WRITTEN REQUEST:
Your task is to gather the lines below that hold the string "shown".

--- start of MATERIAL PROVIDED ---

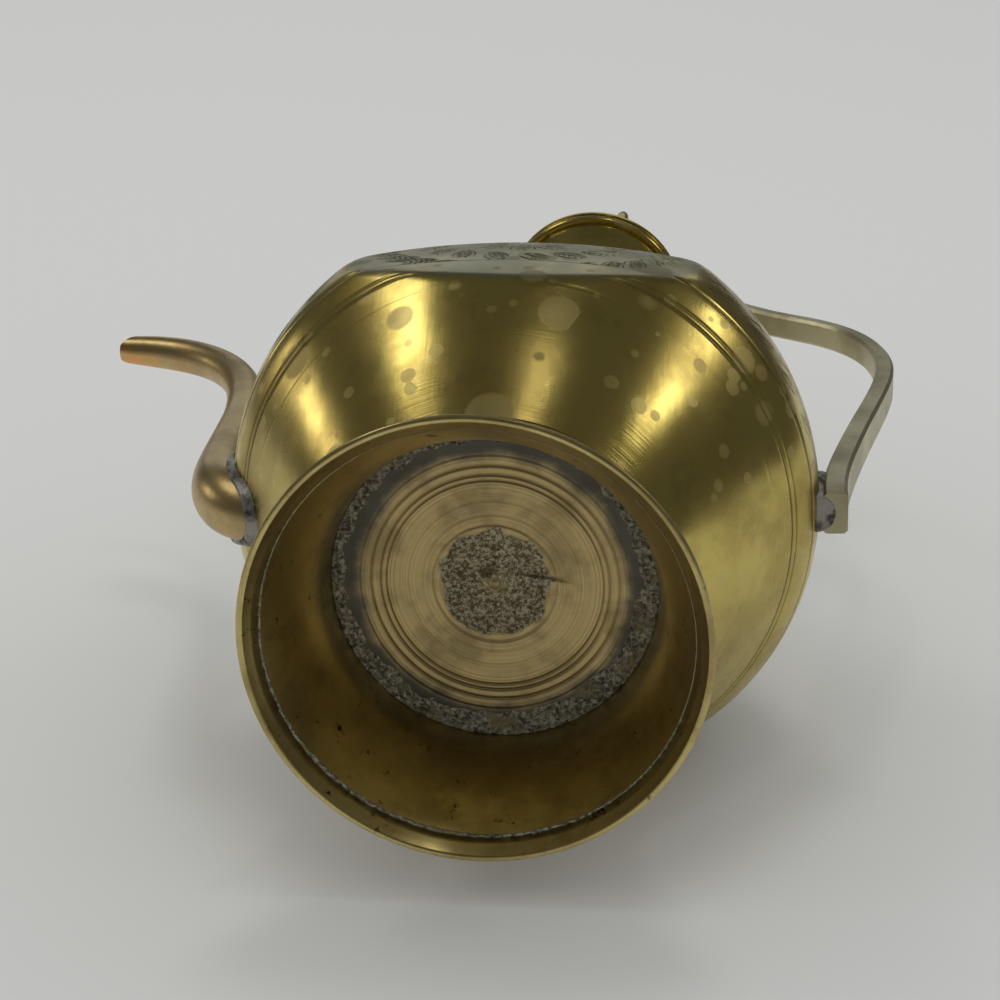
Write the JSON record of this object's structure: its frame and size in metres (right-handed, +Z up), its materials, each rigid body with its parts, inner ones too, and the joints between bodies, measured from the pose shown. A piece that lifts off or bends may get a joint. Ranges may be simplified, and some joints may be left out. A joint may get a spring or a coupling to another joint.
{
  "type": "lidded ewer",
  "caption": "Brass ewer with a flared foot, flattened round belly, curved spout, strap handle and a hinged domed lid with a turned finial.",
  "frame": {"origin": "middle of the foot, on the surface that the ewer stands on", "axes": "+Z up, spout towards -X, handle and lid hinge towards +X, flattened sides towards +Y and -Y"},
  "size_m": [0.1955, 0.1136, 0.3177],
  "materials": {
    "brass": "old polished brass with brown patina and round water spots",
    "copper_brass": "brushed reddish brass",
    "solder": "dull grey lead-tin solder, crusty inside the foot"
  },
  "bodies": {
    "pot": {"foot_rim": "brass", "foot_skirt": "brass", "rim_solder": "solder", "base_disc": "brass", "disc_solder": "solder", "lower_belly": "brass", "upper_belly": "brass", "neck_collar": "brass", "neck_tube": "brass", "mouth_rim": "brass", "spout": "copper_brass", "spout_solder": "solder", "handle": "brass", "handle_foot_solder": "solder", "handle_neck_solder": "solder", "hinge_bracket": "brass", "hinge_pin": "brass"},
    "lid": {"hinge_leaf": "brass", "lid_flange": "brass", "lid_dome": "brass", "lid_sleeve": "brass", "finial": "brass", "finial_rivet": "brass"}
  },
  "joints": [
    {"name": "lid_hinge", "type": "hinge", "parent": "pot", "child": "lid", "pos_m": [0.032, 0, 0.235], "axis": [0, 1, 0], "range_deg": [0, 100]}
  ]
}
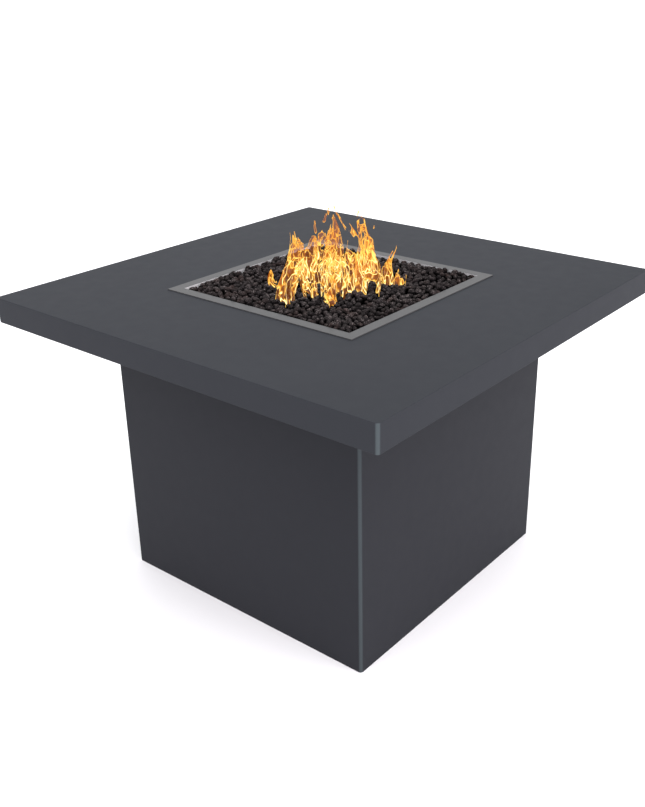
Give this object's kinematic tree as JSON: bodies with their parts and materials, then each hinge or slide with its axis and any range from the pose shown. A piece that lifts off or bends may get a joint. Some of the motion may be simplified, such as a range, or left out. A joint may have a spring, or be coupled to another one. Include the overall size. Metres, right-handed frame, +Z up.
{
  "type": "fire pit",
  "caption": "Square gas fire table: wide folded-steel top on a box base, a drop-in burner pan of lava stones, a rear access door and a side key valve.",
  "frame": {"origin": "on the floor, under the middle of the table", "axes": "+Z up, -Y the front, -X the left side, +Y the side with the access door, +X the side with the key valve"},
  "size_m": [0.914, 0.914, 0.61],
  "materials": {
    "powder_coat": "satin dark grey powder coat with a fine orange-peel texture",
    "frame_paint": "satin black primer on angle iron, hidden inside",
    "pan_stainless": "brushed stainless sheet, brushed along each side of the flange",
    "raw_steel": "heat-darkened steel bar",
    "burner_stainless": "stainless tube with a light heat tint",
    "lava_stone": "porous charcoal-black lava rock, slightly brown",
    "zinc": "bright zinc plate",
    "brass": "machined yellow brass",
    "hose_steel": "corrugated stainless line with a yellow coating",
    "chrome": "polished chrome plate",
    "black_nylon": "moulded black nylon",
    "magnet": "nickel-plated magnet with ground pole faces",
    "vent_stainless": "brushed stainless vent plate"
  },
  "bodies": {
    "table": {"table_top": "powder_coat", "base_front_wrap": "powder_coat", "base_rear_wrap": "powder_coat", "corner_posts": "frame_paint", "top_frame": "frame_paint", "bottom_frame": "frame_paint", "opening_frame": "frame_paint", "top_studs": "zinc", "top_washers": "zinc", "top_nuts": "zinc", "foot_weld_nuts": "zinc", "burner_pan": "pan_stainless", "rock_grate": "raw_steel", "lava_rock_bed": "lava_stone", "burner_ring": "burner_stainless", "burner_nipple": "raw_steel", "pan_washer": "zinc", "pan_locknut": "zinc", "gas_elbow": "brass", "air_mixer": "brass", "mixer_flare_nut": "brass", "gas_hose": "hose_steel", "valve_flare_nut": "brass", "valve_body": "brass", "valve_locknut": "brass", "valve_escutcheon": "chrome", "door_jamb": "frame_paint", "magnet_catch": "black_nylon", "catch_magnets": "magnet", "catch_screws": "zinc", "hinge_leaves_fixed": "vent_stainless", "hinge_pins": "zinc", "hinge_screws_fixed": "zinc", "vent_grilles": "vent_stainless", "vent_screws": "zinc"},
    "door": {"access_door": "powder_coat", "door_stiffener": "frame_paint", "door_knob": "chrome", "knob_nut": "zinc", "door_strike": "zinc", "hinge_leaves_door": "vent_stainless", "hinge_screws_door": "zinc"},
    "stem": {"valve_stem": "brass"},
    "key": {"valve_key": "chrome"},
    "foot_front_left": {"foot_pad_front_left": "black_nylon", "foot_stud_front_left": "zinc"},
    "foot_front_right": {"foot_pad_front_right": "black_nylon", "foot_stud_front_right": "zinc"},
    "foot_rear_left": {"foot_pad_rear_left": "black_nylon", "foot_stud_rear_left": "zinc"},
    "foot_rear_right": {"foot_pad_rear_right": "black_nylon", "foot_stud_rear_right": "zinc"}
  },
  "joints": [
    {"name": "door_hinge", "type": "hinge", "parent": "table", "child": "door", "pos_m": [-0.1985, 0.3085, 0.285], "axis": [0, 0, 1], "range_deg": [0, 110]},
    {"name": "valve_turn", "type": "hinge", "parent": "table", "child": "stem", "pos_m": [0.267, -0.09, 0.482], "axis": [1, 0, 0], "range_deg": [-90, 0]},
    {"name": "key_pull", "type": "slide", "parent": "stem", "child": "key", "axis": [1, 0, 0], "range_m": [0, 0.12]},
    {"name": "foot_screw_front_left", "type": "slide", "parent": "table", "child": "foot_front_left", "axis": [0, 0, -1], "range_m": [0, 0.015]},
    {"name": "foot_screw_front_right", "type": "slide", "parent": "table", "child": "foot_front_right", "axis": [0, 0, -1], "range_m": [0, 0.015]},
    {"name": "foot_screw_rear_left", "type": "slide", "parent": "table", "child": "foot_rear_left", "axis": [0, 0, -1], "range_m": [0, 0.015]},
    {"name": "foot_screw_rear_right", "type": "slide", "parent": "table", "child": "foot_rear_right", "axis": [0, 0, -1], "range_m": [0, 0.015]}
  ]
}
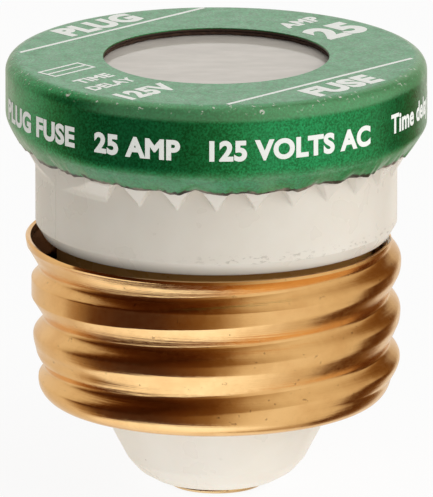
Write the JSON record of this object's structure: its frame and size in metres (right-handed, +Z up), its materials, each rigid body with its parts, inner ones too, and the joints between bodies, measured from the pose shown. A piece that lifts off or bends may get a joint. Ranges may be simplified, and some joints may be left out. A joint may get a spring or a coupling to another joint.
{
  "type": "plug fuse",
  "caption": "Screw-in plug fuse: moulded insulator, rolled thread shell, tip contact, lagged link and a viewing window under a crimped cap.",
  "frame": {"origin": "on the fuse's axis, level with the flat tip face of the centre contact", "axes": "+Z up the axis to the cap; -Y is the side seen from the front; the shell lead leaves near +X"},
  "size_m": [0.0298, 0.0298, 0.0312],
  "materials": {
    "paint": "gloss enamel on rolled sheet, bare metal at the cut edge",
    "moulding": "glossy cream-white moulding",
    "brass": "bright rolled brass sheet",
    "zinc": "dull zinc-coloured fusible strip",
    "solder": "soft, slightly dull solder",
    "copper": "turned copper-coloured slug",
    "fibre": "dark brown pressed fibre",
    "window": "clear disc"
  },
  "bodies": {
    "root": {"insulator_body": "moulding", "screw_shell": "brass", "centre_contact": "brass", "centre_eyelet": "brass", "centre_solder": "solder", "lower_terminal": "brass", "lower_joint_solder": "solder", "fuse_link": "zinc", "load_solder": "solder", "load_slug": "copper", "upper_joint_solder": "solder", "shell_lead": "brass", "shell_joint_solder": "solder", "window": "window", "window_gasket": "fibre", "cap_ring": "paint"}
  },
  "joints": []
}
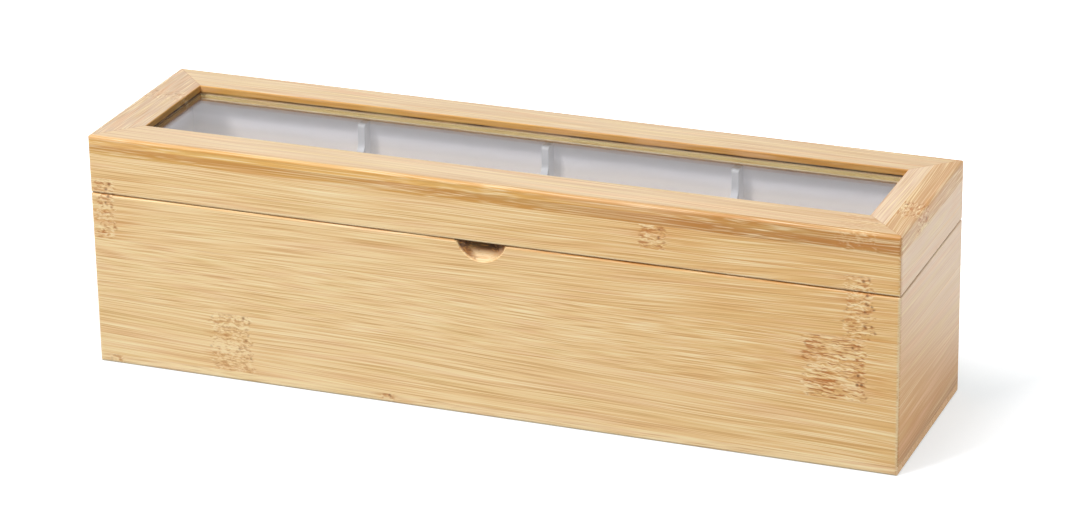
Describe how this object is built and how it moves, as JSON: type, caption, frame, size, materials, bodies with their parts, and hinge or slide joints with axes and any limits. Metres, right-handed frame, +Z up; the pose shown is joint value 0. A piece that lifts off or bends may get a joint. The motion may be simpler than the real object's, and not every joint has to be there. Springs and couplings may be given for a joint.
{
  "type": "tea bag organizer box",
  "caption": "Slim bamboo tea box with a hinged lid, a long clear window in a mitred frame, a white lining with divider panels and a half-moon thumb scoop.",
  "frame": {"origin": "middle of the underside of the box", "axes": "+X to the right along the box's length, +Y from the front with the thumb scoop to the back with the hinges, +Z up"},
  "size_m": [0.344, 0.0878, 0.1],
  "materials": {
    "bamboo": "laminated natural bamboo with a satin clear coat",
    "bamboo_rails": "laminated natural bamboo, more golden, with a satin clear coat",
    "white_lining": "white satin lacquer on fibreboard",
    "clear_pane": "clear polished acrylic sheet",
    "brass": "polished brass",
    "steel": "plated steel"
  },
  "bodies": {
    "base": {"base_front_panel": "bamboo", "base_right_panel": "bamboo", "base_back_panel": "bamboo", "base_left_panel": "bamboo", "bottom_board": "bamboo", "lining_floor": "white_lining", "lining_front": "white_lining", "lining_right": "white_lining", "lining_back": "white_lining", "lining_left": "white_lining", "divider_left": "white_lining", "divider_middle": "white_lining", "divider_right": "white_lining", "left_hinge_base_leaf": "brass", "right_hinge_base_leaf": "brass", "left_hinge_pin": "steel", "right_hinge_pin": "steel", "base_hinge_screws": "steel"},
    "lid": {"lid_front_wall": "bamboo", "lid_right_wall": "bamboo", "lid_back_wall": "bamboo", "lid_left_wall": "bamboo", "frame_front_rail": "bamboo_rails", "frame_right_rail": "bamboo_rails", "frame_back_rail": "bamboo_rails", "frame_left_rail": "bamboo_rails", "window_pane": "clear_pane", "left_hinge_lid_leaf": "brass", "right_hinge_lid_leaf": "brass", "lid_hinge_screws": "steel"}
  },
  "joints": [
    {"name": "lid_hinge", "type": "hinge", "parent": "base", "child": "lid", "pos_m": [0, 0.0424, 0.075], "axis": [-1, 0, 0], "range_deg": [0, 100]}
  ]
}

--- end of MATERIAL PROVIDED ---

EXERCISE SOLUTION:
Write the JSON record of this object's structure: its frame and size in metres (right-handed, +Z up), its materials, each rigid body with its parts, inner ones too, and the joints between bodies, measured from the pose shown. A piece that lifts off or bends may get a joint. Ranges may be simplified, and some joints may be left out. A joint may get a spring or a coupling to another joint.
Give this object's kinematic tree as JSON: bodies with their parts and materials, then each hinge or slide with its axis and any range from the pose shown. A piece that lifts off or bends may get a joint. Some of the motion may be simplified, such as a range, or left out. A joint may have a spring, or be coupled to another one. Include the overall size. Metres, right-handed frame, +Z up.
Write the JSON record of this object's structure: its frame and size in metres (right-handed, +Z up), its materials, each rigid body with its parts, inner ones too, and the joints between bodies, measured from the pose shown. A piece that lifts off or bends may get a joint. Ranges may be simplified, and some joints may be left out. A joint may get a spring or a coupling to another joint.
Describe how this object is built and how it moves, as JSON: type, caption, frame, size, materials, bodies with their parts, and hinge or slide joints with axes and any limits. Metres, right-handed frame, +Z up; the pose shown is joint value 0. A piece that lifts off or bends may get a joint. The motion may be simpler than the real object's, and not every joint has to be there. Springs and couplings may be given for a joint.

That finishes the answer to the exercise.